Salvare Forte Bravetta, significa salvare la memoria di fatti atroci della nostra storia recente

L'edificio in rovina diventerà un presidio culturale. Campidoglio e Agenzia del Demanio hanno già firmato ma i tempi sono lunghi. La vicenda di Don Morosini

 

Quanto sangue è stato versato all’interno di queste mura. Il Forte Bravetta era, alla fine degli anni ’40, un luogo di morte. Qui vennero fucilate oltre 100 persone, colpevoli di opporsi all’occupazione tedesca e di essere antifasciste. Tra loro Don Giuseppe Morosini, portato al Forte la mattina del 3 aprile 1944.

Don Giuseppe era membro della Resistenza, era stato detenuto a Regina Coeli in condizioni molto dure perché parlasse e svelasse i nomi di altri esponenti antifascisti. Il sacerdote non solo non riferì alcun nome, ma anzi si addossò colpe non sue, fingendo di essere uno dei capi del movimento. Il Tribunale tedesco lo condannò a morte e ne ordinò la fucilazione.

Quella mattina del 1944, il plotone di esecuzione era composto da dodici militari della Polizia dell’Africa Italiana. Quando fu ordinato loro di sparare contro Don Giuseppe esitarono. L’ufficiale ribadì di aprire il fuoco e dieci soldati spararono in aria mentre solo due colpirono, volutamente di striscio, il sacerdote. L’ufficiale al comando dovette prendere la sua pistola di ordinanza e terminare l’esecuzione con due colpi esplosi alla nuca di Don Giuseppe.

La tragica vicenda venne ricostruita da Roberto Rossellini nel film “Roma Città Aperta”. Aldo Fabrizi interpretava un prete che riassumeva le figure di due importanti sacerdoti antifascisti, Don Pietro Pappagallo e appunto Don Giuseppe Morosini.

Il Forte è rimasto per sempre uno dei simboli della Resistenza romana: tra l’8 settembre del 1943 e il 4 giugno del 1944 qui vennero uccise decine di persone.
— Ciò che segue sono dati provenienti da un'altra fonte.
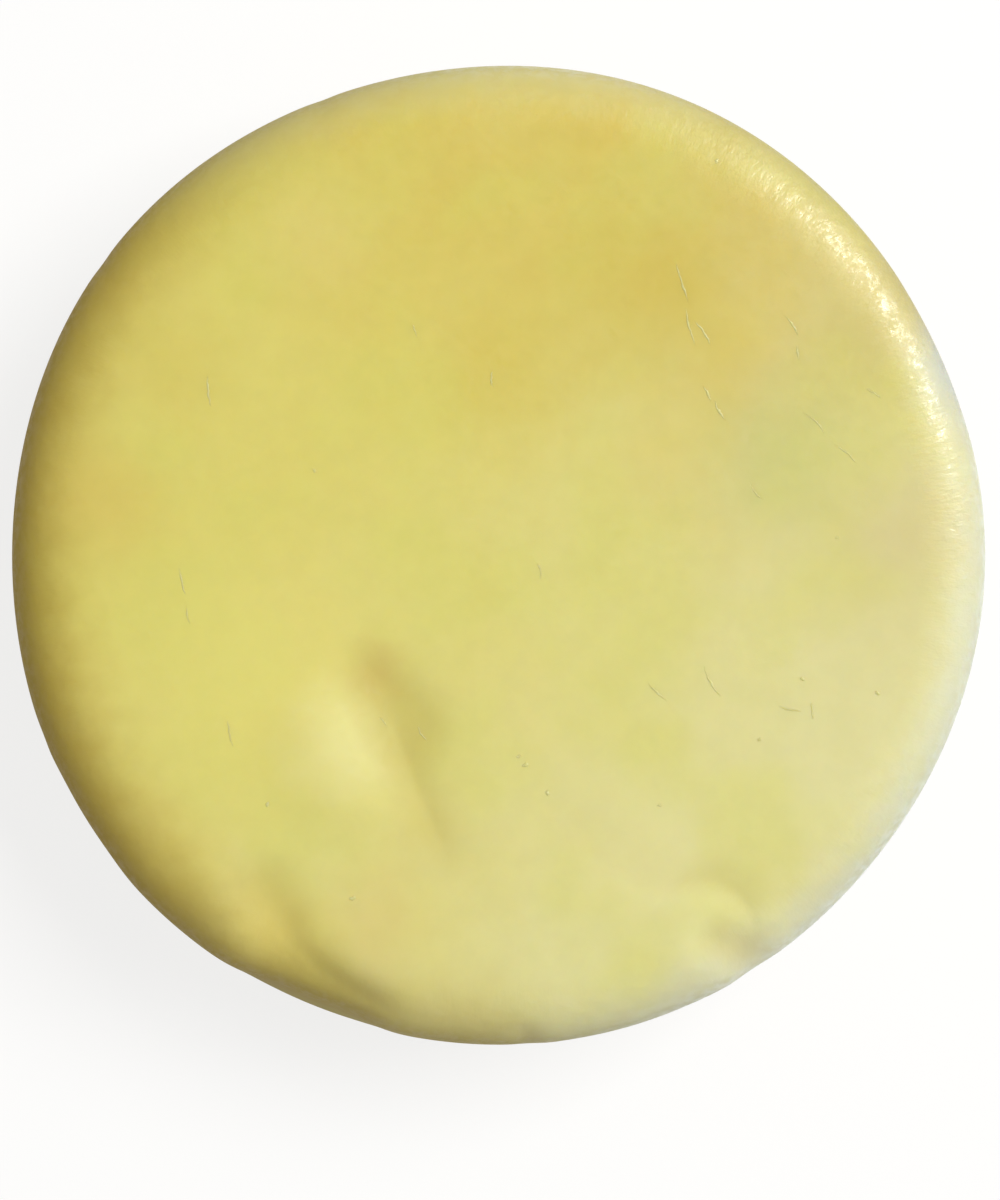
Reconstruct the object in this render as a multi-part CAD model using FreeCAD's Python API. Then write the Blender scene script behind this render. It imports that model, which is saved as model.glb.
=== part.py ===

La parte bassa del giardino oggi è titolata proprio ai Martiri. Appena varcato il cancello, subito si nota una lapide commemorativa con i nomi di molti caduti.

 

Quest’area fu rinnovata ad aprile 2020, mentre tutti eravamo chiusi nelle nostre case per il primo lockdown. L’allora Sindaca Raggi parlò di totale riqualificazione del parco ma la parte superiore del Forte resta in pessime condizioni. Alcune settimane fa avevamo dato la notizia del futuro abbattimento del Residence Bravetta, distante poche centinaia di metri da qui. Il Sindaco Gualtieri e l’assessore Veloccia avevano comunicato futuri interventi anche sulla vecchia struttura militare.

L’obiettivo del protocollo firmato tra Campidoglio e Agenzia del Demanio è destinare il Forte a progetti culturali, con laboratori d’arte, musica e cinema. La proprietà, oggi del Demanio, dovrà passare al Comune e a quel punto si potrà indire un bando e dare il via ai lavori.

Il percorso è ancora lungo ma sembra essere avviato. D’altronde la capitale è circondata da una cinta di Forti che furono costruiti alla fine del 19° secolo dallo Stato per difendere la città dall’assalto di truppe papaline che volessero riprenderne il controllo. Alcuni sono ancora operativi, altri versano in condizioni di degrado.

Dei 15 Fortini militari, Bravetta è forse nel luogo naturalisticamente più pregiato. Incastonato nella Valle dei Casali, è a poca distanza da Villa York e dalla villa romana di Fabio Pollione.

Una bella ricostruzione radiofonica sulla storia di questo edificio è stata realizzata da Marco Silvestri, per Radio Rai, che ha raccolto testimonianze di Paola Cossu che sentiva i colpi di fucile dalla sua camera di letto e di Mimmo Franzinelli che racconta la vicenda di Laura D’Oriano, unica donna condannata e fucilata nell’Italia moderna.

Questo luogo della memoria merita di essere conservato e valorizzato. La sua rovina rischia di diventare oblio su un pezzo di storia che tutti dobbiamo ricordare.